# Vantage Electric Pocket Watch



## PDXWatchCollector (Nov 15, 2013)

So, by now, most of you who'll read this know that I collect electric/electronic watches, and that certainly includes Hamilton Electrics. For those who collect Hamilton Electrics, the Vantage electric watches, which were contemporaries of the Hamilton watches (produced by Hamilton's value line, Vantage) are usually of, if nothing else, associational interest, in that, while they used the Standard 555 E movement vs the Hamilton 50X series movement, the balance wheel in the Standard 555 E was identical to, and thus interchangeable with, the balance wheel in the Hamilton 505 movement (the most ubiquitous of the Hamilton Electric movements.) This means that a lot of Vantage Electrics are pillaged for their balance wheels in order to restore Hamilton Electrics (in my experience, the Standard movements are remarkably robust, and found to be in working condition much more frequently than the Hamiltons are ...)

Anyway, with that preface, I was on e-bay a couple of weeks ago, and stumbled on a BIN ($33 shipped!) for something I'd never seen before - an NOS Vantage Electric pocket watch! Within the Hamilton Electric line, the Nautilus 403, the only pocket watch produced in that line, is one of the rarest of the Hamilton Electrics, but at least I've seen examples of those ... (not that the Vantages are on par with the Hamiltons from a collectibility or quality POV at any rate.)

Here's a front and back view of what I received:





For those who are familiar with the Vantage Electric line, you'll be aware of the fact that they produced several models of women's pendant watches (I'm aware of 3 case variants, of which I have examples of two) - I can assure you that this is not one of those.
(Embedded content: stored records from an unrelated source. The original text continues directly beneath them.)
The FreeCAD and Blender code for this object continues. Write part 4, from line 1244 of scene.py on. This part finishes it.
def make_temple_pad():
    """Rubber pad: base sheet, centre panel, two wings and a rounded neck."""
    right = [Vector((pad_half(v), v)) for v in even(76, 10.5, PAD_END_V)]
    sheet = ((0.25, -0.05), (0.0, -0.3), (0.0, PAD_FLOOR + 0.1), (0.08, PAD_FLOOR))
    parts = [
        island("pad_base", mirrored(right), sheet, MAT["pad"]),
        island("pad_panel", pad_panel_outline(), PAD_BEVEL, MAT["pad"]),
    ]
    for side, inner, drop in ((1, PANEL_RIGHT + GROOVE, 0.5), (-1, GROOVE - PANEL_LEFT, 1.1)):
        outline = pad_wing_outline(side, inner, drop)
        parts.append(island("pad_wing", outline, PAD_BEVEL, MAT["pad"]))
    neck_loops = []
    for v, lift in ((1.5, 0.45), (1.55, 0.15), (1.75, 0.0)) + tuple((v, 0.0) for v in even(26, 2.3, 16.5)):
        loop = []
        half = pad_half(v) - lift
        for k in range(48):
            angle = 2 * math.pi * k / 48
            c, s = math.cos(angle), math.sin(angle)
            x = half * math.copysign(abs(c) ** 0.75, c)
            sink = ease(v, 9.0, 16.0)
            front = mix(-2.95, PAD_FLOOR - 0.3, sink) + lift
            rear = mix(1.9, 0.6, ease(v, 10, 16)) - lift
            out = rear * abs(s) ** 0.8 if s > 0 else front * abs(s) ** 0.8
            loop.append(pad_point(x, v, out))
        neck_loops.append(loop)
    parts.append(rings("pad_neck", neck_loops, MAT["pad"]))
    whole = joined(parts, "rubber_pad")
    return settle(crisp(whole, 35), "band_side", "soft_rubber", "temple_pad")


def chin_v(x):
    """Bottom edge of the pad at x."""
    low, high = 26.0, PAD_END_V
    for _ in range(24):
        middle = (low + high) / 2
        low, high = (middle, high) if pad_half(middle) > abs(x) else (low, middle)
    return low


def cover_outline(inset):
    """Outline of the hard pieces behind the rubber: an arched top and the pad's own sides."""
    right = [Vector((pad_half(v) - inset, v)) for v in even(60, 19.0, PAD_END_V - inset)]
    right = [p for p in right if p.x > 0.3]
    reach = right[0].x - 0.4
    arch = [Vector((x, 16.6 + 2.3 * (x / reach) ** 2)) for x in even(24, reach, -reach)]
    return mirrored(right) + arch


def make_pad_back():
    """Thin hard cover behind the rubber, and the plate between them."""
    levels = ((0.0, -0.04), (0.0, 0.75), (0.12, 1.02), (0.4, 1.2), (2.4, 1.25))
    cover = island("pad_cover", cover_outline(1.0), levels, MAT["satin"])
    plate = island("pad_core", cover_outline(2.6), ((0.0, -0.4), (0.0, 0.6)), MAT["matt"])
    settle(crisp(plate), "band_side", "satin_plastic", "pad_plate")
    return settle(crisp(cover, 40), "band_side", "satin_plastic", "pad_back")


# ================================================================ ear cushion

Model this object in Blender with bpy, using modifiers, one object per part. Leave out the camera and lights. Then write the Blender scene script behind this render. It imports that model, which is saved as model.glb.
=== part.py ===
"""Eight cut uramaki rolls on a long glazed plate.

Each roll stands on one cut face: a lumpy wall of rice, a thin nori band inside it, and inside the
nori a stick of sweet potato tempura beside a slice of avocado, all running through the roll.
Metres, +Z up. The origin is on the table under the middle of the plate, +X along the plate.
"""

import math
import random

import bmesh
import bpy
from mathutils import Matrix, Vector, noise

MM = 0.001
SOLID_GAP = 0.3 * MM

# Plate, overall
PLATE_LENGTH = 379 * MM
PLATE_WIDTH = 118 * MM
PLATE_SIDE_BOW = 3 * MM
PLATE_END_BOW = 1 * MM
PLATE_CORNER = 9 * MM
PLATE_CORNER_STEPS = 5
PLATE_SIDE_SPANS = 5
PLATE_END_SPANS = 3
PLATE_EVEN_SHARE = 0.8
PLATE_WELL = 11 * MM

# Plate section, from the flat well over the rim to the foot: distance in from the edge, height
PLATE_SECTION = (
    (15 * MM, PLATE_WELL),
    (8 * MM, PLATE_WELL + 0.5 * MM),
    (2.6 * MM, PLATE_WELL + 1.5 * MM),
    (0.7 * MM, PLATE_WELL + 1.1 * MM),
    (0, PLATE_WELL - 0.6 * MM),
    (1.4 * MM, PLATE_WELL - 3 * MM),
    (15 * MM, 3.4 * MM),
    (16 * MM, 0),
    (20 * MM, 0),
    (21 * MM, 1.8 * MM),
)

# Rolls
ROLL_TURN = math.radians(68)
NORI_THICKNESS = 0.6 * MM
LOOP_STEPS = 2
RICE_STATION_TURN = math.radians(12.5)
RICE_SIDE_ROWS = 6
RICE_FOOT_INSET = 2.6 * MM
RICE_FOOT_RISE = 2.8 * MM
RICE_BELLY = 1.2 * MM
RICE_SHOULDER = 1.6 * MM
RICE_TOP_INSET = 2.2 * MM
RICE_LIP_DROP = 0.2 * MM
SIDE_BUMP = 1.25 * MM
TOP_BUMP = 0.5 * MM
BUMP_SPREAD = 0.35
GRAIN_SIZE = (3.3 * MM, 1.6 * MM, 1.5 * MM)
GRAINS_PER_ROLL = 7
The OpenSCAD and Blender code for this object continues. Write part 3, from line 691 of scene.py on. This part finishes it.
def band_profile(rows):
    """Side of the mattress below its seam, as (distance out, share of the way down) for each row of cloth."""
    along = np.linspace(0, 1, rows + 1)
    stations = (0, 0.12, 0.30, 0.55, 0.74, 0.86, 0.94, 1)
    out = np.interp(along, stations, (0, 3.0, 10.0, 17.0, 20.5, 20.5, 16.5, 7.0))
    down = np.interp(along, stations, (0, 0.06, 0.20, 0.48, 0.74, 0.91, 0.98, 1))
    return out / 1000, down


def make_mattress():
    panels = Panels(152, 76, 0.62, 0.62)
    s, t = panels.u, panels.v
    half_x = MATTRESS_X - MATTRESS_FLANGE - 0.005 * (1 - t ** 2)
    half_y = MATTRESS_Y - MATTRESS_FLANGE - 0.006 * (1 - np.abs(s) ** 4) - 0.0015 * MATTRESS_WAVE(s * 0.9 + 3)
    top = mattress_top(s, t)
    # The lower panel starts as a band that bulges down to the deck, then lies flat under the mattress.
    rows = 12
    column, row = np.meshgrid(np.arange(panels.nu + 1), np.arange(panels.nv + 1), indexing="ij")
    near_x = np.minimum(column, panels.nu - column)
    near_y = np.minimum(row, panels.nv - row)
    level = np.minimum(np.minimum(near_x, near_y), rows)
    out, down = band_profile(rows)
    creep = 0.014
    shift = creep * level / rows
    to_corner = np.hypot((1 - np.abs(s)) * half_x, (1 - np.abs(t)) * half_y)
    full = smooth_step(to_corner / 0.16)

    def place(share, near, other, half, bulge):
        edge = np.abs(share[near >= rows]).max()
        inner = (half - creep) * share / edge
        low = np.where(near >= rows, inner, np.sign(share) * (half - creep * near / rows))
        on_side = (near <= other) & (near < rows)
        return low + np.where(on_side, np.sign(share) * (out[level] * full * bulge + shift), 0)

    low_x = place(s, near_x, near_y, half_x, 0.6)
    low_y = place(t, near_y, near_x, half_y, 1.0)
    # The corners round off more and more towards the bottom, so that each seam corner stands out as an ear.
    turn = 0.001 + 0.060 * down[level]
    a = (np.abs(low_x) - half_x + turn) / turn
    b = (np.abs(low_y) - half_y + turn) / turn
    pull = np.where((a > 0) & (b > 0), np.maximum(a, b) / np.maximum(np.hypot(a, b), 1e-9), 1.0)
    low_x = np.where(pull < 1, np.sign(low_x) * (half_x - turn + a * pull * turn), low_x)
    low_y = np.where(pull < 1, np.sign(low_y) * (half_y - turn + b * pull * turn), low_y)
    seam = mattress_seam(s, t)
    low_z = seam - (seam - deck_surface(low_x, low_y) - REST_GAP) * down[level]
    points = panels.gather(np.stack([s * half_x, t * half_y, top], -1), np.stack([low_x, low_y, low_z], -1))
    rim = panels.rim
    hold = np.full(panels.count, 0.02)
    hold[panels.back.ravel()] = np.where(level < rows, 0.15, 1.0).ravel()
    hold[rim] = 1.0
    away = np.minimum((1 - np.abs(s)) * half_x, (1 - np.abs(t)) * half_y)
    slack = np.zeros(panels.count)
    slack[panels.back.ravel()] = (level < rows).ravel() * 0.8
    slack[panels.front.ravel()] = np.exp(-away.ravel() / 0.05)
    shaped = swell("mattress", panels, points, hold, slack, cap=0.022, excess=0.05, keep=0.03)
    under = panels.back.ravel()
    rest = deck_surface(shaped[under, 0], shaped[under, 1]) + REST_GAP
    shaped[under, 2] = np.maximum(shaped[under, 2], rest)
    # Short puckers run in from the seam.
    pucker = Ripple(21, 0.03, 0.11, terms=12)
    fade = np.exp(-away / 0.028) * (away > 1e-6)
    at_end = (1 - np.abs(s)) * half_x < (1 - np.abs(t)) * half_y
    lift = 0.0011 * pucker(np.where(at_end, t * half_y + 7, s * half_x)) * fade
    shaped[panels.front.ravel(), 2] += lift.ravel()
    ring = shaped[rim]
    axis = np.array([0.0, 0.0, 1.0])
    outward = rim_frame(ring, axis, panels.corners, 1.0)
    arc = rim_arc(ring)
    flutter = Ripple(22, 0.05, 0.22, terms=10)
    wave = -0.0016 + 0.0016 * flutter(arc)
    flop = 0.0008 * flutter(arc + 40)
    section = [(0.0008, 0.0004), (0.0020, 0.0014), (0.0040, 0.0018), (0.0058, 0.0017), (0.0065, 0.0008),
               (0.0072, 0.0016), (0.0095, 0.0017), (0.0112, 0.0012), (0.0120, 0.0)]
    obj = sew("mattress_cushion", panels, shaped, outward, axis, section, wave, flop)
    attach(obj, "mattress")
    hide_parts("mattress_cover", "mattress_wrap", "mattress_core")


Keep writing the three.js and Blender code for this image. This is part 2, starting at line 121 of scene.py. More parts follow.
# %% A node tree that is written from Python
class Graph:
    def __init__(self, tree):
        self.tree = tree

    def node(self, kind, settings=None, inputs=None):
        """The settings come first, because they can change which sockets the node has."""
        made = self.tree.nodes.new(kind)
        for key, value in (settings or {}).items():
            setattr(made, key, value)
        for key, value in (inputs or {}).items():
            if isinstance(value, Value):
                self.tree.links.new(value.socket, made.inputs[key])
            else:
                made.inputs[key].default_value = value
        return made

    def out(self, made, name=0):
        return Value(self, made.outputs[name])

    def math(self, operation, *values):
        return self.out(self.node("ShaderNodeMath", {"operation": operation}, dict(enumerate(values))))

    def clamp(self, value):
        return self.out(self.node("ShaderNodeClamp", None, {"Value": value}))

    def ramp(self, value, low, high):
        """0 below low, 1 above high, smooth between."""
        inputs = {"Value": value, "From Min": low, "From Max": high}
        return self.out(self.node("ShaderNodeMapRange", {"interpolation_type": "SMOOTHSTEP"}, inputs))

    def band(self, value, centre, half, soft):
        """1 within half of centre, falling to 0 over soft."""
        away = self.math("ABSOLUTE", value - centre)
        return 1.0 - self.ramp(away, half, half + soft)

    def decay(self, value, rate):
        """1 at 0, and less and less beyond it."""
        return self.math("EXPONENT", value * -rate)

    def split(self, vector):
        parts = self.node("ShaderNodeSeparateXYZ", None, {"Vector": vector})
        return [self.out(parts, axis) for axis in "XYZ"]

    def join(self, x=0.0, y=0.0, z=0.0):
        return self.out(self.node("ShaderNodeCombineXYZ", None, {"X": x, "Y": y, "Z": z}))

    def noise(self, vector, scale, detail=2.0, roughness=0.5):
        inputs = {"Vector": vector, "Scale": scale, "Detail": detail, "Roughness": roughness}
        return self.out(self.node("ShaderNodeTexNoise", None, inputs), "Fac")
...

The case is 40mm (without the crown) and the eyelet is at 12 vs 6 on the pendant watches. Here's a comparative shot:



Anyway, to the extent I thought that this was an unusual/interesting find, I thought I'd share!


----------



## Silver Hawk (Dec 2, 2003)

Nice find Van! :clap:

When I bought my Vantage Pocket Watch (below) about 10 years ago, I showed some photos to René....his comment was something along the lines of "Never seen one of those before. Had I seen that auction, you would have had some serious bidding competition!". Luckily, he didn't see it and I won it for a low price like yours.

I do need to correct you on your movement calibre numbers (sorry): The Vantage range of watches used the Standard Time Corp 130E while the Hamilton-Ricoh watches used the Ricoh 555E. These are identical movements apart from the wording on the bridge plate...and, as you say, both share the same balance as the Hamilton 505. So there is no "Standard 555E".

My Vantage Pocket Watch:










And alongside my "incorrect" Nautilus 403 --- I had a NOS case but not the correct dial or hands, so used the closest to the original as possible.










Did eventually get a genuine 403 --- on the left:


----------



## PDXWatchCollector (Nov 15, 2013)

Thanks for the correction on the calibers Paul! And good to have the validation that this was as unusual as I thought it was! :biggrin:


----------